ここ10年間、売上高を伸ばし続けている無印良品。2007年に1,570億円だった売上高が、2016年には3,075億円になり、2倍近く成長しています。しかし、そんな無印良品もかつては、経営危機を経験しています。「無印の時代は終わった」とまでいわれた同社が、V字回復することのできた取り組みを取り上げます。
経営危機に陥った過去と業績悪化の原因
西友のプライベートブランドとして誕生した無印良品。創業以来10年間、右肩上がりの成長を続け、一時代を築いたといっても過言ではありません。しかし2001〜2003年には業績が悪化、営業利益は半減し、経営危機に陥ってしまいます。業績悪化の原因は、成長への慢心、経営戦略の失敗、ブランドの弱体化などが考えられました。
どん底の2001年に社長に就任した前会長の松井忠三氏が、まず取り組んだのはマイナスをなくすこと。赤字店舗の閉鎖、在庫の焼却処分などを実行します。しかし、マイナスをなくすだけでは、経営の回復は見込めません。業績悪化の原因を改善していかなければなりませんでした。
復活への取り組み①〜商品力の回復
業績悪化の最も大きな原因となっていたのが、無印ブランドの弱体化。当時の無印良品は消費者が求める商品を提供できていなかったため、顧客が離れていたのです。そこで商品力を回復するために、「モノづくりコミュニティー」をサイト上に開設。消費者が参加する商品開発プロジェクトが誕生します。この取り組みが支持され、V字回復へとつながります。
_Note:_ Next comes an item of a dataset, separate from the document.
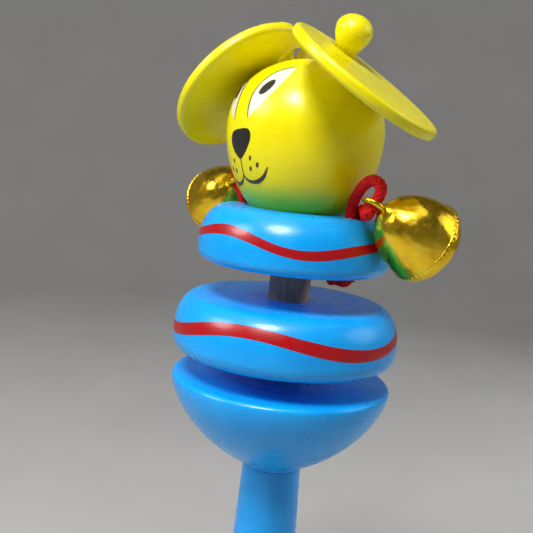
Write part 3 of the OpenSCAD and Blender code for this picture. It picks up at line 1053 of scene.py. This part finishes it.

「モノづくりコミュニティー」は、2009年に「くらしの良品研究所」へリニューアルし、現在も消費者と共に商品開発する姿勢が受け継がれています。今や自分たちの意見を吸い上げてくれるブランドとして認知され、根強いファンの獲得につながっているのではないでしょうか。
復活への取り組み②〜社風改革
業績が悪化した頃の無印良品は、創業以来の好調が慢心を生み、他企業の研究さえ行わない大企業病に陥っていました。こうした社風を変えるために、松井前会長が最初に進めたのが「朝のあいさつ当番」。そんなところから……と感じるかもしれませんが、基本的なあいさつでさえ満足にできない状況だったのでしょう。
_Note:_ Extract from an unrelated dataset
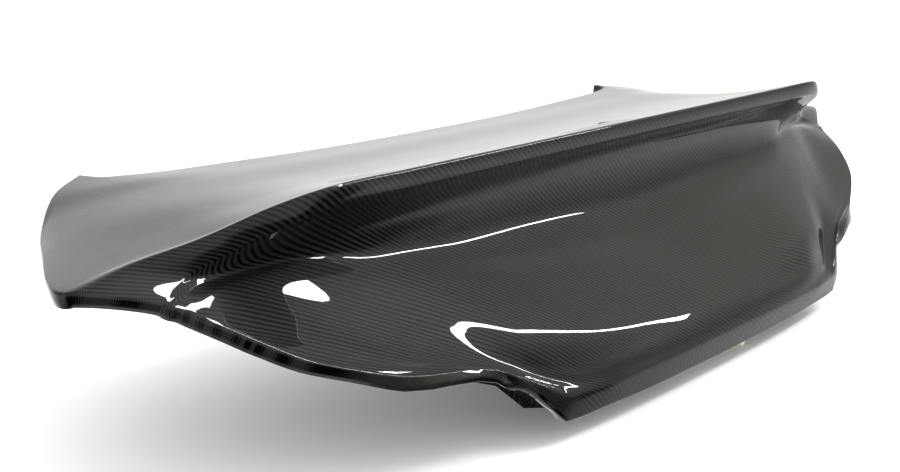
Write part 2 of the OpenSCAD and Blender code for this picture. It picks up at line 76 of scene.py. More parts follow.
# Character lines of the right half, from the front edge down to the bottom edge, in
# millimetres from the middle of the lip. Each has eight stations, from the middle of the
# car out to the edge of the lid.
LINES = [
    # front edge, up to the horn
    [[0, 322, -45], [180, 327, -45], [330, 337, -43], [420, 347, -42],
     [460, 355, -41], [480, 363, -41], [490, 376, -41], [495, 393, -41]],
    # just behind the front edge
    [[0, 284, -41], [182, 288, -41], [335, 296, -40], [424, 306, -39],
     [474, 318, -40], [510, 332, -43], [535, 345, -46], [549, 356, -48]],
    # front third of the deck
    [[0, 240, -36], [185, 242, -36], [340, 250, -36], [432, 262, -37],
     [490, 280, -42], [540, 296, -49], [582, 304, -58], [608, 290, -67]],
    # middle of the deck
    [[0, 165, -29], [190, 166, -29], [350, 170, -30], [448, 180, -32],
     [510, 197, -39], [565, 215, -50], [615, 225, -61], [655, 212, -69]],
    # foot of the ramp
    [[0, 85, -17], [195, 86, -17], [362, 88, -18], [464, 96, -21],
     [522, 115, -33], [577, 140, -50], [632, 158, -62], [690, 150, -71]],
    # top of the lip
    [[0, 14, -3], [200, 14, -3], [378, 14, -3], [480, 16, -4],
     [530, 42, -19], [580, 84, -45], [638, 112, -61], [704, 112, -72]],
    # nose of the lip
    [[0, 0, 0], [200, 0, 0], [381, 0, 0], [484, 2, -1],
     [532, 28, -15], [581, 73, -43], [642, 100, -60], [698, 100, -72]],
    # lower edge of the lip
    [[0, -2, -16], [200, -2, -16], [380, -2, -16], [482, 0, -16],
     [524, 16, -28], [556, 52, -53], [598, 74, -73], [636, 63, -88]],
    # under the lip
    [[0, 8, -27], [200, 8, -27], [378, 8, -27], [474, 12, -28],
     [516, 28, -40], [550, 56, -60], [592, 72, -76], [633, 59, -90]],
    # bottom of the valley
    [[0, 14, -55], [185, 16, -53], [350, 20, -51], [440, 28, -52],
     [492, 40, -58], [532, 56, -68], [584, 68, -80], [630, 55, -91]],
    # above the crease
    [[0, 4, -92], [175, 8, -84], [325, 16, -77], [415, 26, -73],
     [468, 40, -73], [514, 53, -75], [572, 62, -82], [626, 51, -93]],
    # crease
    [[0, -25, -120], [170, -14, -108], [310, 2, -96], [400, 16, -87],
     [455, 30, -83], [505, 44, -80], [562, 54, -84], [622, 46, -96]],
    # upper body
    [[0, -58, -144], [158, -50, -134], [288, -36, -122], [372, -20, -114],
     [428, -4, -108], [480, 14, -102], [543, 30, -100], [604, 20, -108]],
    # lower body
    [[0, -117, -186], [142, -115, -185], [244, -107, -177], [309, -95, -175],
     [352, -81, -171], [404, -62, -160], [476, -38, -148], [582, -6, -123]],
    # low crease
    [[0, -131, -198], [140, -129, -199], [235, -126, -200], [290, -114, -201],
     [325, -101, -194], [378, -85, -178], [446, -64, -165], [548, -35, -143]],
    # three lines that fan out into the lamp cut-out
    [[0, -139, -207], [130, -138, -208], [218, -135, -209], [270, -126, -211],
     [305, -114, -208], [342, -103, -195], [395, -87, -179], [469, -69, -169]],
    [[0, -144, -214], [122, -143, -215], [204, -140, -216], [252, -134, -218],
     [287, -126, -217], [315, -117, -210], [343, -108, -198], [373, -97, -183]],
    [[0, -147, -220], [114, -146, -221], [192, -143, -222], [240, -139, -223],
     [272, -134, -223], [297, -128, -220], [317, -123, -213], [339, -114, -204]],
    # top of the bottom band
    [[0, -149, -226], [110, -148, -227], [186, -145, -228], [232, -142, -229],
     [262, -138, -229], [286, -134, -228], [303, -131, -227], [318, -127, -230]],
    # bottom edge
    [[0, -143, -250], [108, -142, -250], [180, -140, -250], [224, -138, -249],
     [252, -136, -249], [274, -134, -249], [289, -132, -249], [299, -131, -248]]
]
# Rows and columns of faces between two lines and between two stations.
SPAN_ROWS = [6, 7, 10, 10, 12, 12, 10, 8, 8, 8, 9, 8, 12, 6, 6, 4, 4, 3, 8]
SPAN_COLUMNS = [20, 20, 16, 12, 12, 12, 14]
LIP_LINE = 6
# The rubber stops: height of the head, ribs round it, radius of the stud and its thread.
STOP_HEAD = 14 * MM
STOP_RIBS = 3
STUD_RADIUS = 4 * MM
THREAD_PITCH = 1.5 * MM
# The latch springs: radius of the wire and of the coil, length of a leg and angle wound.
WIRE_RADIUS = 0.5 * MM
COIL_RADIUS = 5.6 * MM
SPRING_LEG = 7 * MM
COIL_SWEEP = math.radians(1310)
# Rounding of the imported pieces' edges. Those with thin walls take the smaller one.
BEVEL = 0.6 * MM
SMALL_BEVEL = 0.3 * MM
SMALL_NODES = ("fork_spring", "pawl_spring", "latch_plate", "latch_cover", "handle_bezel")
# Two faces of the inner panel that meet at less than this angle are shaded as one.
SMOOTH_ANGLE = math.radians(32)

# The room by height, from straight down to straight up, and patches of it: heading and
# height in degrees, inner and outer angle, and colour.
ROOM_HEIGHTS = [
    (0.0, (0.24, 0.24, 0.24)), (0.15, (0.34, 0.34, 0.34)), (0.37, (0.85, 0.85, 0.85)),
    (0.5, (0.6, 0.59, 0.57)), (0.63, (0.3, 0.285, 0.265)), (0.75, (0.36, 0.335, 0.31)),
    (1.0, (0.4, 0.37, 0.34)),
]
ROOM_PATCHES = [
    (-150, 20, 20, 60, (0.55, 0.53, 0.5)),
    (-110, -55, 38, 56, (0.01, 0.01, 0.01)),
    (-76, -10, 20, 34, (0.01, 0.01, 0.01)),
    (50, 12, 14, 60, (1.0, 0.99, 0.97)),
]
# The lamps, all facing down: name, place, turn in degrees, size and power.
LAMPS = [
    ("strip", (1.5, -1.42, 1.6), 2, (2.3, 0.1), 30),
    ("side_strip", (0.2, -0.9, 1.6), 90, (1.7, 0.12), 26),
]


# ---------------------------------------------------------------- the curved skin


def chord(a, b):
    return max(math.sqrt((b - a).length), 0.01)


def mix(a, b, ta, tb, t):
    return ((tb - t) * a + (t - ta) * b) / (tb - ta)


def curve_at(p0, p1, p2, p3, f):
    """A place between p1 and p2 on a curve that passes through all four."""
    t1 = chord(p0, p1)
    t2 = t1 + chord(p1, p2)
    t3 = t2 + chord(p2, p3)
    t = t1 + (t2 - t1) * f
    a = mix(p0, p1, 0, t1, t)
    b = mix(p1, p2, t1, t2, t)
    c = mix(p2, p3, t2, t3, t)
    return mix(mix(a, b, 0, t2, t), mix(b, c, t1, t3, t), t1, t2, t)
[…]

課長職以上に当番を義務付け、朝8時から玄関で出社してくる人に声をかけることを続けるうちに、皆が自発的にできるようになったとのこと。上司から進んで行うこと、継続することの2点がポイントのように思えます。
また、毎日遅くまで残業し、家と会社の往復だけの生活からはアイデアが生まれるはずがないと、ノー残業デーを作ります。仕事を持ち帰らなくても済むよう、全員の仕事量を1割削減する仕組みを作り、現在は毎日18時半の退社を実現しました。
あいさつや仕事量の削減など、社風改革への取り組みを誰もがわかる形で取り入れたことが、社員の意識改革へつながったのかもしれません。
復活への取り組み③〜業務のマニュアル化
セゾングループには、個人の感性を大切にする企業文化がありました。それも魅力的な長所ではありますが、優秀な社員の経験に依存することが多くなり、共有すべきスキルやノウハウが蓄積されないというデメリットがあります。そこで、あらゆる業務をマニュアル化し、誰もが成果を出せるような仕組みを作りました。
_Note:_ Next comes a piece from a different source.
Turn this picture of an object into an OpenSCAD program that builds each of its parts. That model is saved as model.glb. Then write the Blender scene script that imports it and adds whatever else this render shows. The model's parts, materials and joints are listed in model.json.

マニュアルといっても創造性を奪う画一的なものではなく、基本の方法とでもいうべきもの。それまでの職人的なやり方を改めたスタイルといえるでしょう。
地道な取り組みこそがV字回復への鍵
見事にV字回復を達成した無印良品ですが、特効薬のような改革があったわけではありません。地道な取り組みの継続が復活への鍵となったようです。そして現在の継続的な好調は、どん底を経験したからこそ生まれた「慢心することなく努力する社風」によって、支えられているのではないでしょうか。